Perhaps I overlooked something, but I cannot explain the differences.

This code is run on the CPU:

import jax
import jax.numpy as np

# Fake function
def scan(a):

    b0 = 5.

    def update(b_prev, a):
        b_next = np.log(a) + b_prev
        return b_next, a * np.sqrt(b_prev)

    b_last, b = jax.lax.scan(update, b0, a)

    return b

N = 1000
dummy = np.ones((N,))
a = np.ones((N,)) * 2.   # 'real' data

✔️ Time the function that is not jitted: %timeit scan(a)

32.5 ms ± 340 µs per loop (mean ± std. dev. of 7 runs, 10 loops each)

✔️ Jitting speeds it up %timeit jax.jit(scan)(a)

38.4 µs ± 381 ns per loop (mean ± std. dev. of 7 runs, 10,000 loops each)

✔️ First jitting then executing it once:

scan_jitted = jax.jit(scan)
scan_jitted(a)
%timeit scan_jitted(a)

12.7 µs ± 55.2 ns per loop (mean ± std. dev. of 7 runs, 100,000 loops each)

❌ Precompiling then executing?

scan_compiled = jax.jit(scan).lower(a).compile()
# scan_compiled(a) < -- doesn't help
%timeit scan_compiled(a)

35.5 µs ± 506 ns per loop (mean ± std. dev. of 7 runs, 10,000 loops each)

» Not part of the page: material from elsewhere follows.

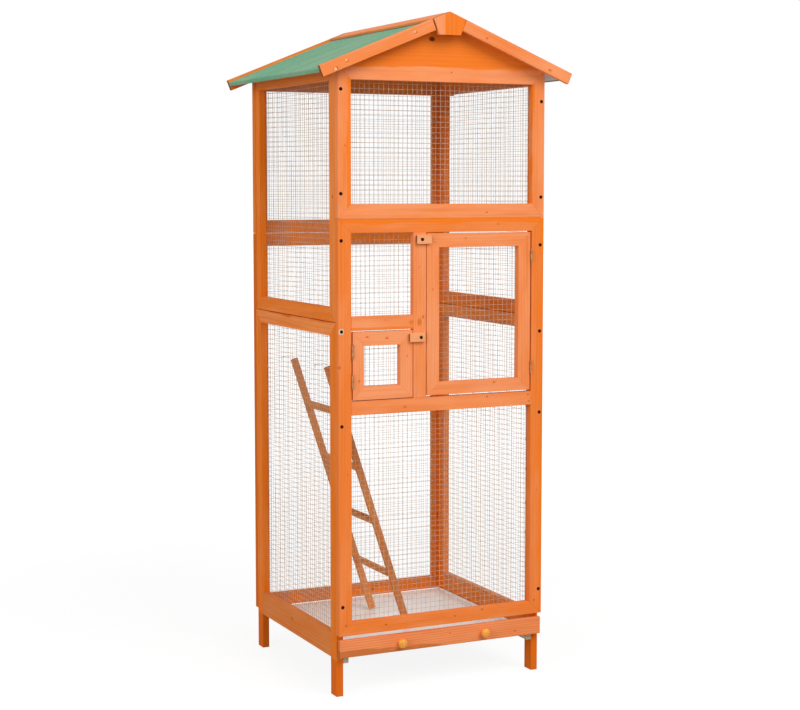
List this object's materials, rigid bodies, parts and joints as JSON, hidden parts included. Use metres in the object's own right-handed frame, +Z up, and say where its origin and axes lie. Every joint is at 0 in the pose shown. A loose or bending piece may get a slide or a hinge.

grjzwaan commented 2 years ago

It seems related to the size of the array 🤔 . If I increase N = 4 * 1024 then

# scan_compiled(a) < -- doesn't help
%timeit scan_compiled(a)

95.5 µs ± 810 ns per loop (mean ± std. dev. of 7 runs, 10,000 loops each)

hawkinsp commented 2 years ago

.lower(...).compile() uses a less optimized dispatch code path than the regular jit path, which we've optimized heavily.

grjzwaan commented 2 years ago

Thanks!

Out of interest: This means that the resulting compiled function is the same, but the interface on calling the actual function is different (i.e. less optimized)?

apaszke commented 2 years ago

Yes, exactly. The code that checks that the arguments you're passing are consistent with what the executable expects is less optimized in the AOT API, which is significantly less mature than the other one.